In response, EPA issued an enforcement order requiring ADM to carry out corrective actions under the Safe Drinking Water Act, including emergency response measures and well repairs. EPA stated it found no evidence of immediate harm to local water supplies, but acknowledged the event exposed serious flaws in ADM’s operations and compliance. After public comments and further review, EPA finalized the order in August 2025. Once all steps required in the order is completed, ADM will be cleared to restart injections.
Public comments on the proposed order reflected deep distrust of both ADM and EPA’s oversight. Residents, community groups, and advocacy organizations urged EPA to revoke ADM’s permit, impose fines, and even halt new Class VI well approvals statewide until safety could be demonstrated. Commenters stressed that ADM had concealed leaks for months, failed to follow its own emergency response plan, and used materials known to be vulnerable to corrosion. Many warned that water supplies serving nearly one million people were being put at risk, while communities and taxpayers were asked to underwrite a technology they viewed as experimental, poorly regulated, and fiscally irresponsible.
The delayed disclosure and regulatory lag highlight weaknesses in oversight and transparency. While Illinois law requires CCS operators to provide an alternate source of drinking water within 24 hours if contamination occurs, supplying safe drinking water to nearly a million residents dependent on the Mahomet Aquifer would be financially and logistically unworkable. A coalition of Illinois communities and the University of Illinois at Urbana-Champaign concluded that relying on alternative sources would be “economically infeasible” for most suppliers. If contamination ever occurred, taxpayers and communities could face massive costs for both immediate and long-term recovery, including the provision of water, remediation of aquifers, and potential health impacts.
The Decatur incident is unfolding at a moment when Class VI wells—the specialized injection wells used for geologic sequestration of CO₂—are proliferating nationwide. EPA has issued 11 final permits for Class VI wells and is currently reviewing 237 additional applications. That surge in projects, driven largely by lucrative federal subsidies like the 45Q tax credit, means ADM’s missteps may be an unsettling preview of risks to come. If monitoring failures, equipment corrosion, and long reporting delays can occur at the nation’s first commercial site, the potential taxpayer costs and liabilities of scaling CCS with hundreds more taxpayer-backed wells could be far greater.

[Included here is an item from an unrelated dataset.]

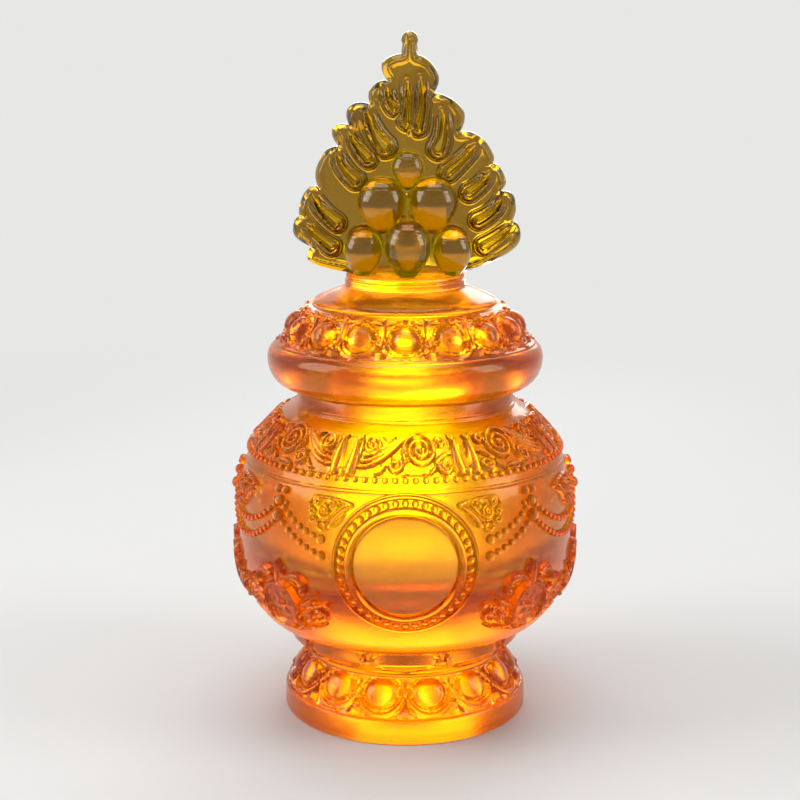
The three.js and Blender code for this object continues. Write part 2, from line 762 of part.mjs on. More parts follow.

ADM’s project has benefited from substantial taxpayer-funded support, including $141.4 million in Department of Energy (DOE) grants for the commercial CCS project, $66.7 million in DOE funding for its pilot project, and a lucrative tax credit. Based on IRS and EPA data, the 45Q carbon capture credit provided ADM $70 million for storing nearly 3 million tons of CO₂ between 2017 and 2022.
Illinois lawmakers have taken steps to protect communities by prohibiting new sequestration projects above sole source aquifers, though later amendments allowed certain projects to continue. By contrast, federal lawmakers recently chose to expand the 45Q tax credit for CCS in the recently passed One Big Beautiful Bill Act, increasing the credit amount for uses including enhanced oil recovery (EOR), a decades-old method of boosting oil and gas production by injecting CO2 into depleted wells, to $85 per ton. The expansion is projected to cost taxpayers an additional $14.2 billion over FY2025-2034, on top of the $36 billion price tag of the tax credit before the expansion.
ADM’s track record in Decatur illustrates what happens when subsidies outpace safeguards. Taxpayers foot the bill, communities carry the risks, and transparency often comes last. The dangers exposed by this single project come just as EPA faces the prospect of significant budget cuts, even as hundreds of new Class VI wells could soon be approved and operating across the country. The companies behind CCS projects—often oil, gas, coal, and ethanol, have reaped in tens of billions in federal subsidies while leaving taxpayers with mounting costs and exposing communities to new threats to their drinking water.